Darrell Brooks allegedly drove a Red SUV and plowed into a crowd during a Christmas parade in Waukesha, Wisconsin. JESUS OCHOA/via REUTERS

However, suspicious probation officers didn’t trust Brooks and trailed his young victim to her high school on Feb. 27, 2007 to see if Brooks would show up and contact her.

“A few moments later Mr. Brooks was observed arriving at the bus station,” court records show. “He went directly to the glass door near the victim and knocked on the door from the outside. The victim then came outside and met with Mr. Brooks.”

Brooks had already been peppering the girl and her family with phone calls using the stolen phone card, which was later found during a search of his jail cell.

A state Division of Parole and Probation report on Feb. 8, 2007 noted that the teen’s mother “stated that Brooks had been contacting her house on several occasions.”

“The victim’s mother indicated that Mr.

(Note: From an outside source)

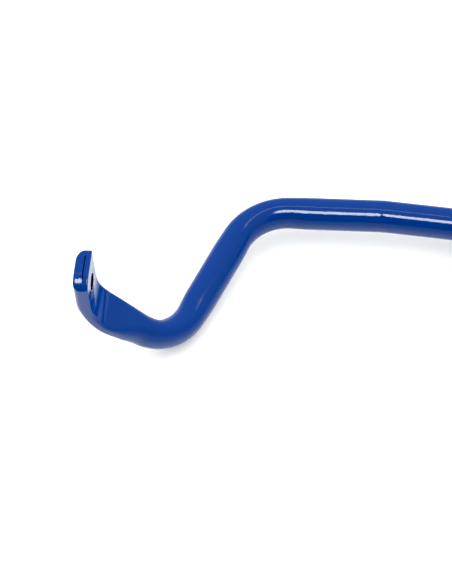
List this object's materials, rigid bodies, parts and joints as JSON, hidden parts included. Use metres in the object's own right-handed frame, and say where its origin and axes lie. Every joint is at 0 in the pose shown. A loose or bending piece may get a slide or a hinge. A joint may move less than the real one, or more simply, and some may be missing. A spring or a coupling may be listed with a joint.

Brooks was calling at all hours of the day and would often hang up the phone if she answered,” the report said. “The victim’s mother indicated that she had spoken with the Sparks Police Department regarding the phone calls.”

Nonetheless, Brooks was ultimately released — but later skipped out on the case.

The Nevada warrant for his arrest was still open when Wisconsin police arrested him in the Christmas parade attack on Sunday.

Brooks also had two pending Wisconsin criminal cases, including for the Nov. 2 attack on his ex-girlfriend at a nearby gas station — but was released on what prosecutors later acknowledged was “inappropriately low” bail of $1,000.

Brooks was arrested for violating the conditions of his sex offender registration in 2016.